As a bonus, pretty much everything the characters do would actually do work in real life.

(Actually, quite a few other stories by JV are really nice. This one is just the one most tightly connected in my mind with the basic idea of reason.)

Greg Egan's Orthogonal series, for the weaker criterion. Most of the characters are scientists, you get to see them struggling with problems and playing with new ideas that turn out not to work. That's not the only rationalist aspect, though: [about the future inhabitants of a generation ship] "They won't feel as though they're falling, they'll feel the way they always feel. Only the old books will tell them there was something called 'falling' that felt the same." [while having to fast] "She... began [working through] the maze of obstructions that made it impossible to [open the cupboard] unless she was fully awake. Halfway through, she paused. Breaking the pattern [3 days eating, 1 day fasting] would set a precedent, inviting her to treat every fast day as a potential exception. Once the behaviour that she was trying to make routine and automatic had to be questioned over and over... [it would be] a dozen times harder." When launching their rocket, they make plans for every survivable catastrophe they can imagine, and practice them. They explain their ideas to each other: "Why aren't we testing this on voles?" "We would need smaller needles, and we don't have those." One person talks about the difficulty of feeling urgency for a danger when evidence of it is not immediate, despite civilization being at stake when time is limited--- perhaps, she says, she's expecting too much of her animal brain. The rationality is not constant, but is there and noticeable. The characters really do think about things, and we get to see it.

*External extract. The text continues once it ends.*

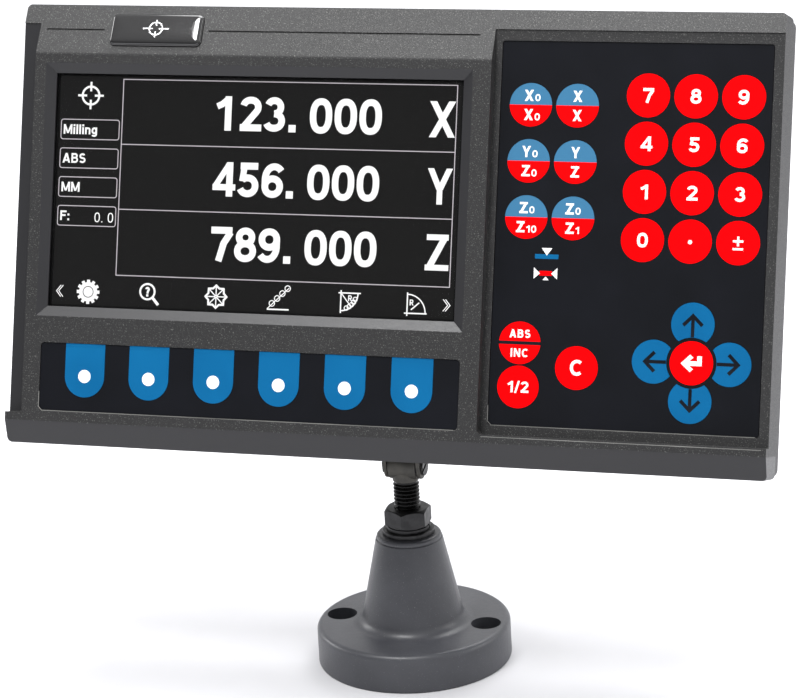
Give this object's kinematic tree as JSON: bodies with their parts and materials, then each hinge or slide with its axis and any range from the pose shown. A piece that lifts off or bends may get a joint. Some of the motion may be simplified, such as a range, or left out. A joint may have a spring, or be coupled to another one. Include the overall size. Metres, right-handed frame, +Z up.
{
  "type": "machine readout console",
  "caption": "Three-axis digital readout console for a milling machine: screen, softkeys and keypad in a tilting plastic case on a threaded stem and a round cast foot.",
  "frame": {"origin": "centre of the round foot's flat bottom face", "axes": "+Z up along the stem, the screen faces -Y and leans back, +X to the right of a person who faces the screen"},
  "size_m": [0.293, 0.1047, 0.2517],
  "materials": {
    "bezel_plastic": "fine grained dark charcoal moulding",
    "cover_plastic": "fine grained dark grey moulding",
    "foot_paint": "smooth dark grey paint over casting",
    "black_steel": "black oxide steel",
    "bracket_steel": "dark zinc-plated steel",
    "nylon": "black nylon",
    "badge_gloss": "domed gloss black resin",
    "membrane_film": "printed polyester film, near black",
    "key_red": "printed red key film",
    "key_blue": "printed blue key film",
    "screen_glass": "clear anti-glare window",
    "lcd": "dark display face in a steel frame",
    "board": "green circuit board",
    "socket_black": "black moulded socket",
    "socket_shell": "nickel-plated steel shell",
    "ribbon": "grey flat cable"
  },
  "bodies": {
    "base": {"pedestal_base": "foot_paint"},
    "clamp_set": {"top_lock_nut": "black_steel", "spring_washer": "black_steel", "flat_washer": "black_steel", "lower_nut": "black_steel", "lower_washer": "black_steel"},
    "stem": {"threaded_stud": "black_steel", "knuckle_eye": "bracket_steel"},
    "head": {"tilt_bracket": "bracket_steel", "pivot_screw": "black_steel", "pivot_nut": "black_steel", "friction_washers": "nylon", "bracket_screws": "black_steel", "front_bezel": "bezel_plastic", "rear_cover": "cover_plastic", "cover_screws": "black_steel", "badge": "badge_gloss", "lcd_module": "lcd", "lcd_window": "screen_glass", "softkey_overlay": "membrane_film", "keypad_overlay": "membrane_film", "softkey_board": "board", "keypad_board": "board", "main_board": "board", "power_inlet": "socket_black", "encoder_sockets": "socket_shell", "ribbon_cables": "ribbon"},
    "rocker": {"power_rocker": "socket_black"},
    "key_seven_body": {"key_seven": "key_red"},
    "key_eight_body": {"key_eight": "key_red"},
    "key_nine_body": {"key_nine": "key_red"},
    "key_four_body": {"key_four": "key_red"},
    "key_five_body": {"key_five": "key_red"},
    "key_six_body": {"key_six": "key_red"},
    "key_one_body": {"key_one": "key_red"},
    "key_two_body": {"key_two": "key_red"},
    "key_three_body": {"key_three": "key_red"},
    "key_zero_body": {"key_zero": "key_red"},
    "key_point_body": {"key_point": "key_red"},
    "key_sign_body": {"key_sign": "key_red"},
    "key_x_zero_body": {"key_x_zero": "key_blue"},
    "key_x_select_body": {"key_x_select": "key_blue"},
    "key_y_zero_body": {"key_y_zero": "key_blue"},
    "key_y_select_body": {"key_y_select": "key_blue"},
    "key_z_zero_body": {"key_z_zero": "key_blue"},
    "key_z_select_body": {"key_z_select": "key_blue"},
    "key_mode_body": {"key_mode": "key_red"},
    "key_half_body": {"key_half": "key_red"},
    "key_clear_body": {"key_clear": "key_red"},
    "key_enter_body": {"key_enter": "key_red"},
    "key_arrow_up_body": {"key_arrow_up": "key_blue"},
    "key_arrow_down_body": {"key_arrow_down": "key_blue"},
    "key_arrow_left_body": {"key_arrow_left": "key_blue"},
    "key_arrow_right_body": {"key_arrow_right": "key_blue"},
    "softkey_1_body": {"softkey_1": "key_blue"},
    "softkey_2_body": {"softkey_2": "key_blue"},
    "softkey_3_body": {"softkey_3": "key_blue"},
    "softkey_4_body": {"softkey_4": "key_blue"},
    "softkey_5_body": {"softkey_5": "key_blue"},
    "softkey_6_body": {"softkey_6": "key_blue"}
  },
  "joints": [
    {"name": "pan_swivel", "type": "hinge", "parent": "base", "child": "clamp_set", "pos_m": [0, 0, 0.0512], "axis": [0, 0, 1], "range_deg": [-170, 170]},
    {"name": "height_adjust", "type": "slide", "parent": "clamp_set", "child": "stem", "axis": [0, 0, 1], "range_m": [-0.0095, 0.02]},
    {"name": "head_tilt", "type": "hinge", "parent": "stem", "child": "head", "pos_m": [0, 0, 0.0789], "axis": [1, 0, 0], "range_deg": [-25, 25]},
    {"name": "power_switch", "type": "hinge", "parent": "head", "child": "rocker", "pos_m": [-0.076, 0.02691, 0.12051], "axis": [1, 0, 0], "range_deg": [-24, 0]},
    {"name": "press_seven", "type": "slide", "parent": "head", "child": "key_seven_body", "axis": [0, 0.9455, -0.3256], "range_m": [0, 0.0004], "stiffness_N_per_m": 1500, "springref_m": -0.0005},
    {"name": "press_eight", "type": "slide", "parent": "head", "child": "key_eight_body", "axis": [0, 0.9455, -0.3256], "range_m": [0, 0.0004], "stiffness_N_per_m": 1500, "springref_m": -0.0005},
    {"name": "press_nine", "type": "slide", "parent": "head", "child": "key_nine_body", "axis": [0, 0.9455, -0.3256], "range_m": [0, 0.0004], "stiffness_N_per_m": 1500, "springref_m": -0.0005},
    {"name": "press_four", "type": "slide", "parent": "head", "child": "key_four_body", "axis": [0, 0.9455, -0.3256], "range_m": [0, 0.0004], "stiffness_N_per_m": 1500, "springref_m": -0.0005},
    {"name": "press_five", "type": "slide", "parent": "head", "child": "key_five_body", "axis": [0, 0.9455, -0.3256], "range_m": [0, 0.0004], "stiffness_N_per_m": 1500, "springref_m": -0.0005},
    {"name": "press_six", "type": "slide", "parent": "head", "child": "key_six_body", "axis": [0, 0.9455, -0.3256], "range_m": [0, 0.0004], "stiffness_N_per_m": 1500, "springref_m": -0.0005},
    {"name": "press_one", "type": "slide", "parent": "head", "child": "key_one_body", "axis": [0, 0.9455, -0.3256], "range_m": [0, 0.0004], "stiffness_N_per_m": 1500, "springref_m": -0.0005},
    {"name": "press_two", "type": "slide", "parent": "head", "child": "key_two_body", "axis": [0, 0.9455, -0.3256], "range_m": [0, 0.0004], "stiffness_N_per_m": 1500, "springref_m": -0.0005},
    {"name": "press_three", "type": "slide", "parent": "head", "child": "key_three_body", "axis": [0, 0.9455, -0.3256], "range_m": [0, 0.0004], "stiffness_N_per_m": 1500, "springref_m": -0.0005},
    {"name": "press_zero", "type": "slide", "parent": "head", "child": "key_zero_body", "axis": [0, 0.9455, -0.3256], "range_m": [0, 0.0004], "stiffness_N_per_m": 1500, "springref_m": -0.0005},
    {"name": "press_point", "type": "slide", "parent": "head", "child": "key_point_body", "axis": [0, 0.9455, -0.3256], "range_m": [0, 0.0004], "stiffness_N_per_m": 1500, "springref_m": -0.0005},
    {"name": "press_sign", "type": "slide", "parent": "head", "child": "key_sign_body", "axis": [0, 0.9455, -0.3256], "range_m": [0, 0.0004], "stiffness_N_per_m": 1500, "springref_m": -0.0005},
    {"name": "press_x_zero", "type": "slide", "parent": "head", "child": "key_x_zero_body", "axis": [0, 0.9455, -0.3256], "range_m": [0, 0.0004], "stiffness_N_per_m": 1500, "springref_m": -0.0005},
    {"name": "press_x_select", "type": "slide", "parent": "head", "child": "key_x_select_body", "axis": [0, 0.9455, -0.3256], "range_m": [0, 0.0004], "stiffness_N_per_m": 1500, "springref_m": -0.0005},
    {"name": "press_y_zero", "type": "slide", "parent": "head", "child": "key_y_zero_body", "axis": [0, 0.9455, -0.3256], "range_m": [0, 0.0004], "stiffness_N_per_m": 1500, "springref_m": -0.0005},
    {"name": "press_y_select", "type": "slide", "parent": "head", "child": "key_y_select_body", "axis": [0, 0.9455, -0.3256], "range_m": [0, 0.0004], "stiffness_N_per_m": 1500, "springref_m": -0.0005},
    {"name": "press_z_zero", "type": "slide", "parent": "head", "child": "key_z_zero_body", "axis": [0, 0.9455, -0.3256], "range_m": [0, 0.0004], "stiffness_N_per_m": 1500, "springref_m": -0.0005},
    {"name": "press_z_select", "type": "slide", "parent": "head", "child": "key_z_select_body", "axis": [0, 0.9455, -0.3256], "range_m": [0, 0.0004], "stiffness_N_per_m": 1500, "springref_m": -0.0005},
    {"name": "press_mode", "type": "slide", "parent": "head", "child": "key_mode_body", "axis": [0, 0.9455, -0.3256], "range_m": [0, 0.0004], "stiffness_N_per_m": 1500, "springref_m": -0.0005},
    {"name": "press_half", "type": "slide", "parent": "head", "child": "key_half_body", "axis": [0, 0.9455, -0.3256], "range_m": [0, 0.0004], "stiffness_N_per_m": 1500, "springref_m": -0.0005},
    {"name": "press_clear", "type": "slide", "parent": "head", "child": "key_clear_body", "axis": [0, 0.9455, -0.3256], "range_m": [0, 0.0004], "stiffness_N_per_m": 1500, "springref_m": -0.0005},
    {"name": "press_enter", "type": "slide", "parent": "head", "child": "key_enter_body", "axis": [0, 0.9455, -0.3256], "range_m": [0, 0.0004], "stiffness_N_per_m": 1500, "springref_m": -0.0005},
    {"name": "press_arrow_up", "type": "slide", "parent": "head", "child": "key_arrow_up_body", "axis": [0, 0.9455, -0.3256], "range_m": [0, 0.0004], "stiffness_N_per_m": 1500, "springref_m": -0.0005},
    {"name": "press_arrow_down", "type": "slide", "parent": "head", "child": "key_arrow_down_body", "axis": [0, 0.9455, -0.3256], "range_m": [0, 0.0004], "stiffness_N_per_m": 1500, "springref_m": -0.0005},
    {"name": "press_arrow_left", "type": "slide", "parent": "head", "child": "key_arrow_left_body", "axis": [0, 0.9455, -0.3256], "range_m": [0, 0.0004], "stiffness_N_per_m": 1500, "springref_m": -0.0005},
    {"name": "press_arrow_right", "type": "slide", "parent": "head", "child": "key_arrow_right_body", "axis": [0, 0.9455, -0.3256], "range_m": [0, 0.0004], "stiffness_N_per_m": 1500, "springref_m": -0.0005},
    {"name": "press_softkey_1", "type": "slide", "parent": "head", "child": "softkey_1_body", "axis": [0, 0.9455, -0.3256], "range_m": [0, 0.0004], "stiffness_N_per_m": 1500, "springref_m": -0.0005},
    {"name": "press_softkey_2", "type": "slide", "parent": "head", "child": "softkey_2_body", "axis": [0, 0.9455, -0.3256], "range_m": [0, 0.0004], "stiffness_N_per_m": 1500, "springref_m": -0.0005},
    {"name": "press_softkey_3", "type": "slide", "parent": "head", "child": "softkey_3_body", "axis": [0, 0.9455, -0.3256], "range_m": [0, 0.0004], "stiffness_N_per_m": 1500, "springref_m": -0.0005},
    {"name": "press_softkey_4", "type": "slide", "parent": "head", "child": "softkey_4_body", "axis": [0, 0.9455, -0.3256], "range_m": [0, 0.0004], "stiffness_N_per_m": 1500, "springref_m": -0.0005},
    {"name": "press_softkey_5", "type": "slide", "parent": "head", "child": "softkey_5_body", "axis": [0, 0.9455, -0.3256], "range_m": [0, 0.0004], "stiffness_N_per_m": 1500, "springref_m": -0.0005},
    {"name": "press_softkey_6", "type": "slide", "parent": "head", "child": "softkey_6_body", "axis": [0, 0.9455, -0.3256], "range_m": [0, 0.0004], "stiffness_N_per_m": 1500, "springref_m": -0.0005}
  ]
}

(Postscript: This is my first comment. I wish I could have described more abstractly what the characters were doing, and why I think it counts as rationality. Even if my evidence fails to convince you that the books should be called "rationalist fiction", you should still consider reading them; I think they are good books in their own right. I have not yet read the third in the trilogy, but would be surprised if it were much worse than the other two.)